Varapp is an application to filter genetic variants, with a reactive graphical user interface.

The application has been developed in a collaboration between the Swiss Institute of Bioinformatics (SIB) and the Lausanne University hospital (CHUV).

Although it can be used as a desktop app, it is meant to be deployed as a web service for a research group.

Main window

Motivation

Common filtering pipelines can be very tedious, including an annotation step, complicated forms, multiple exports to spreadsheets, merging and manual curation of theses spreadsheets. Although there already exist several tools to facilitate the annotation of lists of variants and apply basic filters such as frequency in a population, quality or location, Varapp has at least one of the following advantages over existing software:

  • Security: It does not require to upload data to a cloud or external client; one can deploy the app on any local computer and keep the data private.
  • Fast, non-trivial filtering based on family pedigree, including complex cases such as compound heterozygous, in less than a second for 500K variants.
  • Reproducibility: It uses a relational database, adding the potential to cross information between experiments, reuse the results of previously studied data, and keep track of the annotation/versions used to produce the results.
  • Reactive user interface: Apply a filter and see the result immediately.
  • Easy sharing of the results: send a URL to a colleague, and he sees the current state of your analysis just as you do.

Use cases

Varapp is typically well-suited to cover the following two use cases, the result of which is obtained within a few seconds:

  • Mendelian diseases

    We consider all variants of one family and search for the variants that are susceptible to cause an hereditary disease. Varapp provides one-click filters for dominant, recessive, de novo, X-linked, and compound heterozygous cases.

  • Gene panels

    We consider the same few genes (typically a few hundred) in a large series of independent individuals. We seek rare variants with strong impact, then inspect the individual(s) that carry them.

Varapp is not...

  • a variants caller:

    It starts after the variant calling, and uses multi-sample VCF files generated by variant callers (e.g. GATK).
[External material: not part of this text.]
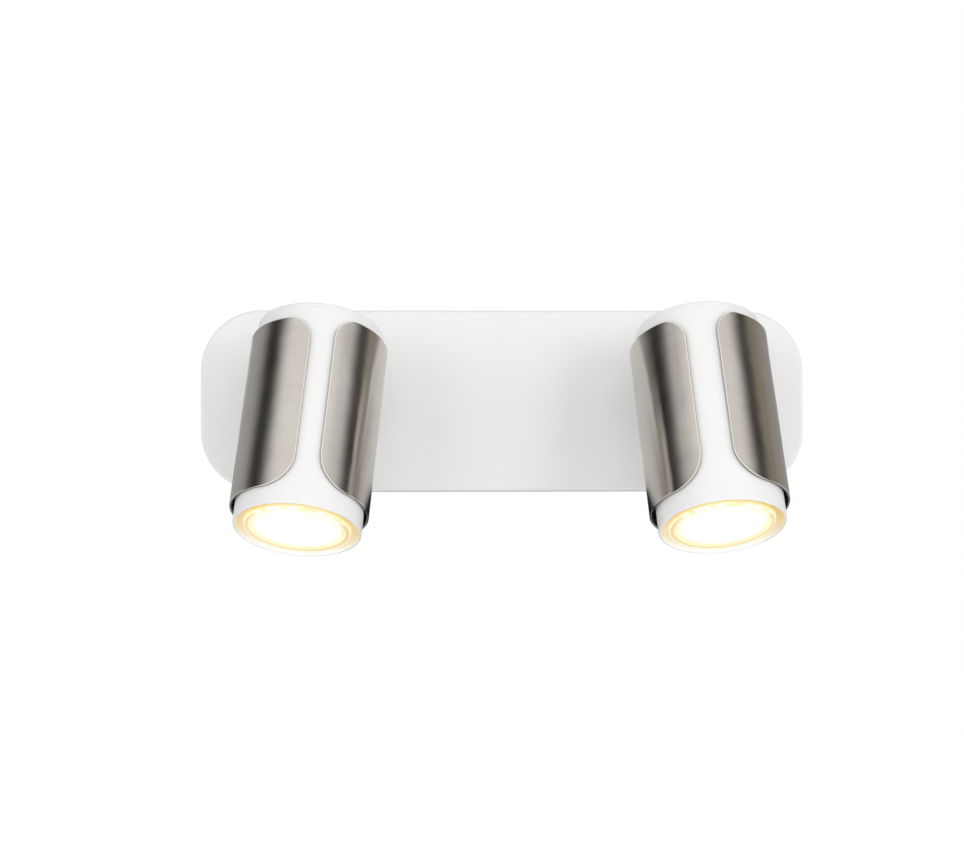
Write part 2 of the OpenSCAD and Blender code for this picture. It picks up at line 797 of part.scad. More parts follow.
// Tube with a rounded mouth edge, and the pressed-in rear cap
module body_tube()
  color(WHITE)
    difference() {
      rotate_extrude()
        union() {
          translate([tube_in_r, -head_l + tube_wall / 2])
            square([tube_wall, head_l - cap_t - tube_wall / 2]);
          translate([tube_r - tube_wall / 2, -head_l + tube_wall / 2]) circle(tube_wall / 2);
        }
      at_nipple() rod_y(0, tube_r + over, nipple_r + loose);
    }

module rear_cap()
  color(WHITE)
    rotate_extrude()
      difference() {
        union() {
          translate([0, -cap_t + seat]) square([tube_r - cap_edge_r, cap_t - seat]);
          translate([0, -cap_t + seat]) square([tube_r, cap_t - seat - cap_edge_r]);
          translate([tube_r - cap_edge_r, -cap_edge_r]) circle(cap_edge_r);
          translate([0, -cap_t - cap_spigot_l]) square([tube_in_r - fit, cap_spigot_l + over]);
        }
        translate([-over, -cap_t - cap_spigot_l - over])
          square([tube_in_r - fit - tube_wall + over, cap_spigot_l + over]);
        translate([-tube_r, -head_l]) square([tube_r, 2 * head_l]);
      }

// Lampholder bracket: a leg under the nipple's nut, bent to a plate behind the lampholder
module holder_bracket()
  color(STEEL)
    difference() {
      rotate([90, 0, 90])
        linear_extrude(leg_w, center = true) {
          translate([leg_in_y, -plate_back - plate_t + bend_r])
            square([leg_t, plate_back + plate_t - bend_r - cap_t - cap_spigot_l - over]);
          translate([leg_out_y - bend_r, -plate_back - plate_t + bend_r])
            intersection() {
              difference() {
                circle(bend_r);
                circle(bend_r - leg_t);
              }
              translate([0, -bend_r]) square(bend_r);
            }
          translate([-holder_h / 2, -plate_back - plate_t])
            square([holder_h / 2 + leg_out_y - bend_r, plate_t]);
        }
      at_nipple() rod_y(leg_in_y - over, leg_out_y + over, nipple_r + fit);
      for (side = SIDES) {
        translate([0, side * holder_screw_y, 0])
          rod_t(plate_back - over, plate_back + plate_t + over, holder_screw_r + fit);
        translate([side * pin_pitch / 2, 0, 0])
          rod_t(plate_back - over, plate_back + plate_t + over, lead_r + loose);
      }
    }

// Curved key slot round the lamp's axis, from the locked place back to where the lamp goes in
module key_slot(t0, t1)
  translate([0, 0, -t1]) {
    rotate([0, 0, -lock_turn])
      rotate_extrude(angle = lock_turn)
        translate([pin_pitch / 2 - pin_neck_r - loose, 0]) square([2 * (pin_neck_r + loose), t1 - t0]);
    for (a = [0, -lock_turn])
      rotate([0, 0, a])
        translate([pin_pitch / 2, 0, 0]) cylinder(h = t1 - t0, r = pin_neck_r + 2 * loose);
  }

// Pocket behind the key slot, where the pin's head swings
module key_pocket(t0, t1) {
  half_w = pin_head_r + 2 * loose;
  end_turn = asin(2 * half_w / pin_pitch);
  translate([0, 0, -t1])
    rotate([0, 0, -lock_turn - end_turn])
      rotate_extrude(angle = lock_turn + 2 * end_turn)
        translate([pin_pitch / 2 - half_w, 0]) square([2 * half_w, t1 - t0]);
}

module lampholder()
  color(PALE)
    difference() {
      translate([0, 0, -holder_front]) rounded_plate(holder_w, holder_h, holder_corner_r, holder_l);
      for (half_turn = [0, 180])
        rotate([0, 0, half_turn]) {
          key_slot(holder_front - holder_wall - over, holder_front + over);
          key_pocket(holder_front - holder_wall - cavity_l, holder_front - holder_wall);
          rotate([0, 0, -lock_turn])
            translate([pin_pitch / 2, 0, 0])
              rod_t(holder_front - holder_wall - over, holder_front + over, pin_head_r + loose);
          translate([pin_pitch / 2, 0, 0])
            rod_t(holder_back - over, holder_front - holder_wall - cavity_l + over, lead_r + loose);
          translate([0, holder_screw_y, 0]) {
            rod_t(holder_back - over, holder_front + over, holder_screw_r + loose);
            rod_t(holder_front - holder_screw_sink, holder_front + over, holder_screw_head_r + loose);
          }
        }
    }

module holder_contacts()
  color(BRASS)
    for (side = SIDES)
      translate([side * pin_pitch / 2, 0, -holder_front + holder_wall + cavity_l - seat - contact_t / 2])
        difference() {
          cube([contact_w, contact_l, contact_t], center = true);
          cylinder(h = 2 * over, r = core_r + fit, center = true);
        }

module holder_screws()
  color(STEEL)
    for (side = SIDES)
      translate([0, side * holder_screw_y, 0]) {
        rod_t(plate_back - over, holder_front - holder_screw_sink + seat, holder_screw_r);
        difference() {
          rod_t(holder_front - holder_screw_sink + seat,
                holder_front - holder_screw_sink + seat + holder_screw_head_t, holder_screw_head_r);
          translate([0, 0, -holder_front + holder_screw_sink - seat - holder_screw_head_t])
            cube([3 * holder_screw_head_r, screw_slot_w, 2 * screw_recess], center = true);
        }
      }

module head_leads()
  color(PALE)
    for (side = SIDES)
      wire([[side * pair_half, nipple_end_y + thread_spare, -nipple_back],
            [side * pair_half, nipple_end_y - lead_run, -nipple_back],
            [side * pin_pitch / 2, 0, -plate_back + lead_rise],
            [side * pin_pitch / 2, 0, -holder_front + holder_wall + cavity_l]], lead_bend_r, lead_r,
           contact_t + seat);

// Lamp: a flared glass reflector with a front glass, on a round base with two headed pins
tail_r = lamp_base_r + tail_step;
function flare_r(u) = tail_r + (lamp_r - rim_step - tail_r) * (1 - pow(u, flare_bow));
function flare_points(shrink) =
  [for (i = [0 : flare_steps])
    [flare_r(i / flare_steps) - shrink, -lamp_face + rim_l + (reflector_l - rim_l) * i / flare_steps]];

module lamp_reflector()
  color(PALE)
    rotate_extrude()
      difference() {
        union() {
          polygon(concat([[0, -lamp_face + rim_l]], flare_points(0), [[0, -lamp_face + reflector_l]]));
          translate([0, -lamp_face + rim_edge_r]) square([lamp_r, rim_l - rim_edge_r]);
          translate([0, -lamp_face]) square([lamp_r - rim_edge_r, rim_l]);
          translate([lamp_r - rim_edge_r, -lamp_face + rim_edge_r]) circle(rim_edge_r);
        }
        polygon(concat([[-over, -lamp_face + rim_l - over], [lens_r - ledge_w, -lamp_face + rim_l - over]],
                       flare_points(reflector_wall), [[-over, -lamp_face + reflector_l + over]]));
        translate([-over, -lamp_face - over]) square([lens_r + fit + over, lens_sink + lens_t + over]);
      }

module lamp_lens()
  color("lightyellow")
    rotate_extrude()
      difference() {
        translate([0, -lamp_face + lens_sink + seat]) square([lens_r, lens_t - 2 * seat]);
        translate([lens_ring_r, -lamp_face + lens_sink]) square([lens_ring_w, lens_ring_h]);
      }

module lamp_base()
  color(PALE)
    difference() {
      rotate_extrude()
        difference() {
          polygon([[0, -lamp_face + lamp_l], [lamp_base_r - base_chamfer, -lamp_face + lamp_l],
                   [lamp_base_r, -lamp_face + lamp_l - base_chamfer],
                   [lamp_base_r, -lamp_face + reflector_l + base_collar_l],
                   [base_collar_r, -lamp_face + reflector_l],
                   [base_collar_r, -lamp_face + reflector_l - base_collar_l],
                   [0, -lamp_face + reflector_l - base_collar_l]]);
          polygon(concat([[-over, -lamp_face + rim_l]], flare_points(-seat),
                         [[-over, -lamp_face + reflector_l + seat]]));
        }
      for (side = SIDES)
        translate([side * pin_pitch / 2, 0, 0])
          rod_t(lamp_face - lamp_l - over, lamp_face - lamp_l + pin_root + seat, pin_neck_r + seat);
    }

module lamp_pins()
  color(BRASS)
    for (side = SIDES)
      translate([side * pin_pitch / 2, 0, 0]) {
        rod_t(pin_tip, pin_tip + pin_head_l, pin_head_r);
        rod_t(pin_tip + pin_head_l, lamp_face - lamp_l + pin_root, pin_neck_r);
      }

// Each name draws one sub-part
canopy();
mounting_bracket();
end_bushes();
side_screws();
terminal_block();
terminal_inserts();
terminal_screws();
terminal_fixing_screw();
earth_screw();
earth_lug();
earth_lead();
feed_leads(LEFT);  // left_feed_leads
feed_leads(RIGHT);  // right_feed_leads
at_swivel(LEFT) swivel_base();  // left_swivel_base
at_swivel(RIGHT) swivel_base();  // right_swivel_base
at_swivel(LEFT) friction_washer();  // left_friction_washer
at_swivel(RIGHT) friction_washer();  // right_friction_washer
at_swivel(LEFT) spring_washer();  // left_spring_washer
at_swivel(RIGHT) spring_washer();  // right_spring_washer
at_swivel(LEFT) stub_nut();  // left_stub_nut
at_swivel(RIGHT) stub_nut();  // right_stub_nut
at_hinge(LEFT) hinge_screw();  // left_hinge_screw
at_hinge(RIGHT) hinge_screw();  // right_hinge_screw
at_hinge(LEFT) hinge_nut();  // left_hinge_nut
at_hinge(RIGHT) hinge_nut();  // right_hinge_nut
at_hinge(LEFT) hinge_disc();  // left_hinge_disc
at_hinge(RIGHT) hinge_disc();  // right_hinge_disc
at_hinge(LEFT) head_arm(LEFT);  // left_head_arm
at_hinge(RIGHT) head_arm(RIGHT);  // right_head_arm
at_head(LEFT) saddle(LEFT);  // left_saddle
at_head(RIGHT) saddle(RIGHT);  // right_saddle
at_head(LEFT) sleeve(LEFT);  // left_sleeve
at_head(RIGHT) sleeve(RIGHT);  // right_sleeve
at_head(LEFT) sleeve_spacer(LEFT);  // left_sleeve_spacer
at_head(RIGHT) sleeve_spacer(RIGHT);  // right_sleeve_spacer
at_head(LEFT) nipple_nut();  // left_nipple_nut
at_head(RIGHT) nipple_nut();  // right_nipple_nut
at_head(LEFT) body_tube();  // left_body_tube
at_head(RIGHT) body_tube();  // right_body_tube
at_head(LEFT) rear_cap();  // left_rear_cap
at_head(RIGHT) rear_cap();  // right_rear_cap
at_head(LEFT) holder_bracket();  // left_holder_bracket
at_head(RIGHT) holder_bracket();  // right_holder_bracket
at_head(LEFT) lampholder();  // left_lampholder
at_head(RIGHT) lampholder();  // right_lampholder
at_head(LEFT) holder_contacts();  // left_holder_contacts
at_head(RIGHT) holder_contacts();  // right_holder_contacts
at_head(LEFT) holder_screws();  // left_holder_screws
at_head(RIGHT) holder_screws();  // right_holder_screws
at_head(LEFT) head_leads();  // left_head_leads
at_head(RIGHT) head_leads();  // right_head_leads
at_head(LEFT) lamp_reflector();  // left_lamp_reflector
at_head(RIGHT) lamp_reflector();  // right_lamp_reflector
at_head(LEFT) lamp_base();  // left_lamp_base
at_head(RIGHT) lamp_base();  // right_lamp_base
at_head(LEFT) lamp_lens();  // left_lamp_lens
at_head(RIGHT) lamp_lens();  // right_lamp_lens
at_head(LEFT) lamp_pins();  // left_lamp_pins
at_head(RIGHT) lamp_pins();  // right_lamp_pins
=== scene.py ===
# Twin spotlight: finishes, fine parts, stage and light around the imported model, in metres
# Geometry Nodes roll the sleeves, cut the threads and press the pattern of the front glasses
import json
import math

import bpy
from mathutils import Matrix, Vector
from mathutils.geometry import delaunay_2d_cdt


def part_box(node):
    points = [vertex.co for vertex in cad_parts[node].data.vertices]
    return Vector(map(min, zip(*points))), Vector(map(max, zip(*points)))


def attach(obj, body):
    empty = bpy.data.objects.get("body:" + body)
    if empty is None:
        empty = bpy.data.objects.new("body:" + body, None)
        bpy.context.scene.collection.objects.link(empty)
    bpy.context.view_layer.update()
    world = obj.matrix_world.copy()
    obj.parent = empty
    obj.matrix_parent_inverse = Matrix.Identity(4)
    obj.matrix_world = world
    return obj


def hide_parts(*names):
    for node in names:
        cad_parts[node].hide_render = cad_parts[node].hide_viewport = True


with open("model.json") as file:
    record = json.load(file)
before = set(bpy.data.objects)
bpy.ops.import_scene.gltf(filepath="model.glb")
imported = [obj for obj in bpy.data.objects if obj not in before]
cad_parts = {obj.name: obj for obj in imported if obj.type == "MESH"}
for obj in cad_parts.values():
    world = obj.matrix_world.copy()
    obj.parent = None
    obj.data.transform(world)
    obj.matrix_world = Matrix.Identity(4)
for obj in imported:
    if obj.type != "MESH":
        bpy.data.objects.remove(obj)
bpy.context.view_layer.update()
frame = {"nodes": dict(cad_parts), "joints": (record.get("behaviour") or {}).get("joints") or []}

MM = 0.001
NODES = frame["nodes"]
SIDES = ("left", "right")
BLACK = (0.0, 0.0, 0.0)
PURE_WHITE = (1.0, 1.0, 1.0)

# Sizes that part.scad also gives, in millimetres and degrees
AXIS_OFFSET = 45.5
NIPPLE_BACK = 13.25
NIPPLE_R = 5.0
HEAD_L = 104.0
TUBE_IN_R = 28.8
SLEEVE_R = {"left": 32.5, "right": 33.1}
SLEEVE_TURN = {"left": 3.0, "right": -4.0}
SLEEVE_SHIFT = {"left": 1.3, "right": 1.9}
SLEEVE_BACK = {"left": 7.5, "right": 6.75}
SLEEVE_L = 87.0
SLEEVE_BLANK_W = 193.0
SLEEVE_T = 0.9
FLAP_BACK_R = 11.5
FLAP_FRONT_R = 16.0
NOTCH_HALF = 5.2
LAMP_FACE = 103.7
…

  • a variants annotation tool:

    We rely on Gemini and VEP to annotate the input VCF. No data is added or modified afterwards.

  • adapted to whole genome sequencing, or to thousands of samples:

    For the moment, the app is responsive with datasets up to 500‘000 variants and a few hundred individuals. Performance issues are expected with larger datasets. For exome sequencing on large cohorts, we recommend to split the dataset in batches of 100-200 samples.

How can I try it?

One public, demo version of the program is available at https://varapp-demo.vital-it.ch .

Note

This version runs or minimal hardware, thus its performance is not comparable to a real production setup.

Log in as user “demo” with password “demo”. You will be granted access to a variants database “demo”. Try the following standard filters:

  • Recessive scenario
  • 1% frequencies in 1000 Genomes, ESP and EXAC
  • Quality filter: PASS (VQSR)
  • HIGH/MED impact

You should retreive a single variant on gene TBC1D7 that has been published in Hum Mutat. 2014 Apr;35(4):447-51.

Note

Prior to making it public, this dataset has been anonymized and obfuscated. Parents variant data was generated by random shuffling variants from several independent exome datasets. Children variant data was derived from the shuffled parents data. The TBC1D7 pathogenic variant was then added following recessive pattern of inheritance.

A second, public dataset “hapmap” of 170K variants is available (source: HapMap). Switch to it using the database selection button in the top right corner. Try double-clicking a variant to view the read alignment that is at the origin of the call. (To save disk space, only alignments on the first 3M bp of chromosome 1 are available).

If you liked it, we encourage you to deploy an instance at your own lab and share the experience.

Reference

Please add this reference to your publication if Varapp helped you in your research: http://biorxiv.org/content/early/2016/06/27/060806.

doi: http://dx.doi.org/10.1101/060806

Contributing

The source code is available in Github. Bug reports, suggestions, contributions and comments are all welcome.

Future plans

These are the new features that we are either working on now or would like to add progressively to the program.

  • Get rid of VEP for the annotation.
  • View local alignments in a viewer similar to IGV.
  • Easy installer.
  • Scale up to full genome.
  • More flexibility with the annotation.
  • Calculate variants frequencies across several databases of one user/group.